At this year’s Super Bowl in Atlanta, Georgia, legendary soul singer Gladys Knight will deliver “The Star Spangled Banner” before kick-off, as safe a pair of hands as you could ask for.

But even so great a vocalist as she faces an uphill task in emulating the late Whitney Houston, whose soaring rendition in 1991, when she was at the very height of her powers and the US newly-embroiled in the Gulf War, remains the gold standard.

Houston’s union of gospel oomph and supreme control was rarely better showcased than at Tampa Stadium in Florida ahead of Super Bowl XXV, when the New York Giants went on to beat the Buffalo Bills 20-19.
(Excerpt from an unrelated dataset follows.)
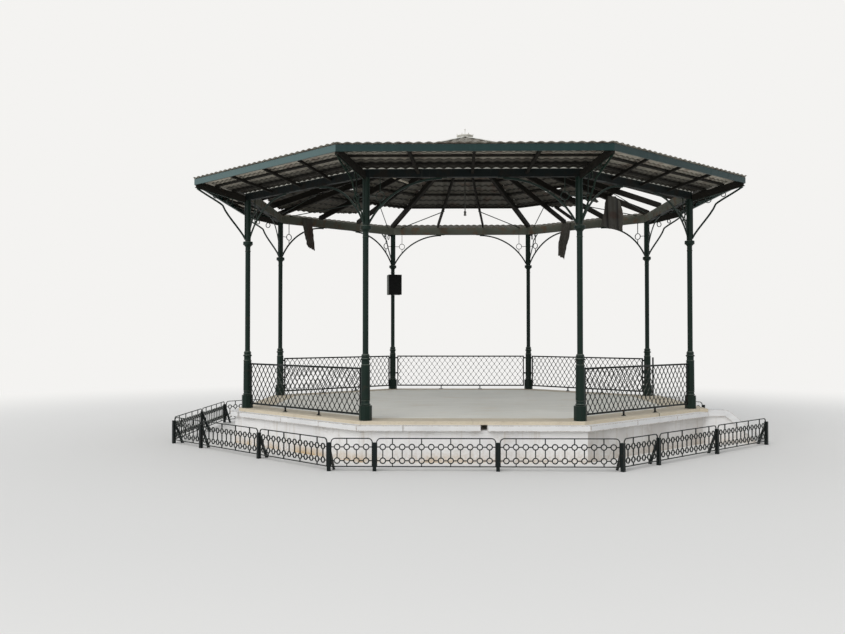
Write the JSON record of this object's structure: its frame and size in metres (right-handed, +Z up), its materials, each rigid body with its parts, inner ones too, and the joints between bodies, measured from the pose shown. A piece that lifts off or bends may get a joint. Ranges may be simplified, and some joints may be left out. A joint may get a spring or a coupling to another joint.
{
  "type": "bandstand",
  "caption": "Octagonal open bandstand: masonry plinth with a stair, slender iron columns with scrolled brackets, lattice railings, corrugated roof and rising canopy, low ring fence.",
  "frame": {"origin": "centre of the plinth on the ground", "axes": "+Z up, +X towards the stair, -Y the front opening; columns on a circle round the origin"},
  "size_m": [9.0207, 8.6022, 5.1327],
  "materials": {
    "limewashed_wall": "limewash, worn and stained",
    "painted_coping": "white paint, chipped",
    "stair_concrete": "trowelled concrete",
    "deck_concrete": "trowelled concrete",
    "border_stone": "sawn stone",
    "dark_green_iron": "gloss paint, dusty",
    "ring_beam_paint": "old paint with rust",
    "roof_timber": "weathered paint",
    "roof_sheet": "weathered sheet with rust",
    "pale_capping": "pale paint",
    "teal_fascia": "flaking paint",
    "black_iron": "satin paint with rust",
    "fence_iron": "satin paint with rust",
    "speaker_black": "faded",
    "lamp_metal": "rusted paint"
  },
  "bodies": {
    "root": {"plinth_wall": "limewashed_wall", "plinth_coping": "painted_coping", "deck_slab": "deck_concrete", "deck_border": "border_stone", "stair_step_lower": "stair_concrete", "stair_step_upper": "stair_concrete", "stair_flanks": "limewashed_wall", "stair_flank_bands": "painted_coping", "column_right_rear": "dark_green_iron", "column_rear_right": "dark_green_iron", "column_rear_left": "dark_green_iron", "column_left_rear": "dark_green_iron", "column_left_front": "dark_green_iron", "column_front_left": "dark_green_iron", "column_front_right": "dark_green_iron", "column_right_front": "dark_green_iron", "bracket_right_rear": "dark_green_iron", "bracket_rear_right": "dark_green_iron", "bracket_rear_left": "dark_green_iron", "bracket_left_rear": "dark_green_iron", "bracket_left_front": "dark_green_iron", "bracket_front_left": "dark_green_iron", "bracket_front_right": "dark_green_iron", "bracket_right_front": "dark_green_iron", "ring_beam": "ring_beam_paint", "roof_hips": "roof_timber", "roof_rafters": "roof_timber", "roof_braces": "dark_green_iron", "roof_purlins": "roof_timber", "roof_crown": "roof_timber", "roof_sheets": "roof_sheet", "hip_cappings": "pale_capping", "roof_cap": "pale_capping", "canopy_rafters": "roof_timber", "canopy_hips": "roof_timber", "canopy_battens": "roof_timber", "canopy_sheets": "roof_sheet", "canopy_fascia": "teal_fascia", "railing_rear_right": "black_iron", "railing_rear": "black_iron", "railing_rear_left": "black_iron", "railing_front_left": "black_iron", "railing_front_right": "black_iron", "fence_front": "fence_iron", "fence_front_right": "fence_iron", "fence_rear_right": "fence_iron", "fence_rear": "fence_iron", "fence_rear_left": "fence_iron", "fence_left": "fence_iron", "fence_front_left": "fence_iron", "loudspeaker": "speaker_black", "lamp_rod": "lamp_metal", "loose_sheets": "roof_sheet"}
  },
  "joints": []
}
Dressed like an athlete in a modest white tracksuit and headband, as though she herself were about to participate in the championship grudge match, Houston launched into the familiar words with majestic ease: “Oh, say can you see by the dawn’s early light/What so proudly we hailed at the twilight’s last gleaming?”

Beautifully judged, neither mawkish nor self-indulgent, Houston’s performance was delivered from a field packed with uniformed servicemen, visibly moved as they saluted, to a crowd waving flags in a feverish rapture.

Her voice touched a nation anxious about President George HW Bush’s decision to send troops into Iraq and the crowd roared as she steered it home, the star leaping from the podium with a shy wave as a quartet of F16 fighter jets raced overhead in tight formation.

Houston’s version was so popular it would be released as a charity single, initially to raise funds for the families of soldiers fighting in the Middle East and again a decade later to support firefighters following the 9/11 terror attacks that had levelled the World Trade Centre in New York.

Others have distinguished themselves in realising the words of Francis Scott Key as a prelude to the Super Bowl but even the likes of Luther Vandross and Mariah Carey could not quite match Whitney for deftness of execution and reading of the sensitivities of the moment.

Only Marvin Gaye's celebrated performance before the 1983 NBA All-Star Game comes close to achieving the same degree of perfection.

Fergie mocked for how she sings the national anthem at all-star basketball game

As for getting it wrong, Black Eyed Peas vocalist Fergie has few serious challengers.

Her stomach-churningly affected delivery ahead of the same event in February 2018 had the crowd and players, Steph Curry and LeBron James among them, struggling to restrain howls of appauled laughter.